Jesse James Meets Frankenstein’s Daughter is beyond awful on every level. The acting is ridiculously over the top in numerous situations especially Estelita Rodriguez as Juanita Lopez, a local who happens to be around the corner at just about every gun fight and fisticuff scuffle, and her over acting is some of the worst in film history. The film does have a fair amount of 1940’s and 50’s-style western action scenes including a knife fight between James and an Indian, and to be honest I have seen worse fight scenes in John Wayne and Randolph Scott films. The production values are simple enough which was a trademark of Beaudine because he did not want to re-do filming because of some minor detail.
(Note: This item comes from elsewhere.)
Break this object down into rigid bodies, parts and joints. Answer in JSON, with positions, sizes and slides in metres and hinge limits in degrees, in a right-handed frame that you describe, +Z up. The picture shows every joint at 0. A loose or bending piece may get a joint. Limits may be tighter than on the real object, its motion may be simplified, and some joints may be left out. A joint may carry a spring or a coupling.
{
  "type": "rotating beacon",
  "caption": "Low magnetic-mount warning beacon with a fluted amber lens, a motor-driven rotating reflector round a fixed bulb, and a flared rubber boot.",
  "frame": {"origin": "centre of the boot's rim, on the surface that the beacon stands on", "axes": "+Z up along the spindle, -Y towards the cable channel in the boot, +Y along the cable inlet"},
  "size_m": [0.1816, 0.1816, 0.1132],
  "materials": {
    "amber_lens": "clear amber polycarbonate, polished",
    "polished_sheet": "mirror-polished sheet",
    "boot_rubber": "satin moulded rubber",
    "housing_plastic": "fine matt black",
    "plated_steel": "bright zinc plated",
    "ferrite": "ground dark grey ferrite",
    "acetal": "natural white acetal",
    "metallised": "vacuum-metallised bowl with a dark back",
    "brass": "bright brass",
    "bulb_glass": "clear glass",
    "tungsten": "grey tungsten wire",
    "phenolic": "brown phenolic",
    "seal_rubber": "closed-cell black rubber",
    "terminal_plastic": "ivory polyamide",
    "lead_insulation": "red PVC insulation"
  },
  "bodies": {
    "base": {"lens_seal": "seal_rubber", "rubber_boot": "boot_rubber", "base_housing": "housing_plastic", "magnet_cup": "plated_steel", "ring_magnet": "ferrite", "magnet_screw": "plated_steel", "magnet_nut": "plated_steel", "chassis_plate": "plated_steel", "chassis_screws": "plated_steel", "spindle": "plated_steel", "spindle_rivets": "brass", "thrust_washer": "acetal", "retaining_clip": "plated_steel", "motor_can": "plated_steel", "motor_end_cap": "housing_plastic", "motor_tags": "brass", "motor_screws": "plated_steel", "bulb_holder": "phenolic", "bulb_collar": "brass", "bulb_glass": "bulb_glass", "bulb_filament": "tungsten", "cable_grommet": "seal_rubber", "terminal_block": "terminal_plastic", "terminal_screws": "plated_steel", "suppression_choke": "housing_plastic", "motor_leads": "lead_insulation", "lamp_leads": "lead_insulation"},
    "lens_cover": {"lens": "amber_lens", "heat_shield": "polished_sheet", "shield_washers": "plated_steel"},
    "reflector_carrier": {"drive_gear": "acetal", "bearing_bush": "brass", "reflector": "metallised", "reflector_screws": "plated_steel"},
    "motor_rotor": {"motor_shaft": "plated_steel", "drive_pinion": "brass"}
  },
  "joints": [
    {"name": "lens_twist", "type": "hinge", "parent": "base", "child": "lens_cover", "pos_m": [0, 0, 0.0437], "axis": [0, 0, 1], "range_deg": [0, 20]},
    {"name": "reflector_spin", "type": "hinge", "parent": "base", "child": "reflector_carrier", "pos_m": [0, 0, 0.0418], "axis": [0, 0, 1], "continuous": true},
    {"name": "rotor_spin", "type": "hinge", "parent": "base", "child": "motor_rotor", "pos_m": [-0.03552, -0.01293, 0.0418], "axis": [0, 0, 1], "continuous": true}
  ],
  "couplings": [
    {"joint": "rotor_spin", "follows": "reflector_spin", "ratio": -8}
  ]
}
The funniest part of the set design is the paint scheme of Dr. Frankenstein’s laboratory equipment which looks like it was designed by some Ashbury and Haight hippies on an acid trip. Despite all its inefficiencies, Jesse James Meets Frankenstein’s Daughter has that unique charm that awful movies have that make them enjoyable viewings for people who can appreciate the delight of crappy movies.

Jesse James Meets Frankenstein’s Daughter in its original release was usually tag teamed with the even more abysmal Billy The Kid Vs. Dracula and was arguably the worse double feature ever conceived. People looking for quality movies should dodge Jesse James Meets Frankenstein’s Daughter, but fans of those so-bad-it’s-good flicks will find this a welcome addition on a stormy Saturday night with a group of like-minded friends, lots of salty snacks, and a case of a favorite adult beverage. It is an acquired taste: most people will not like Jesse James Meets Frankenstein’s Daughter, but those who do will find this irresistible on the movie palate.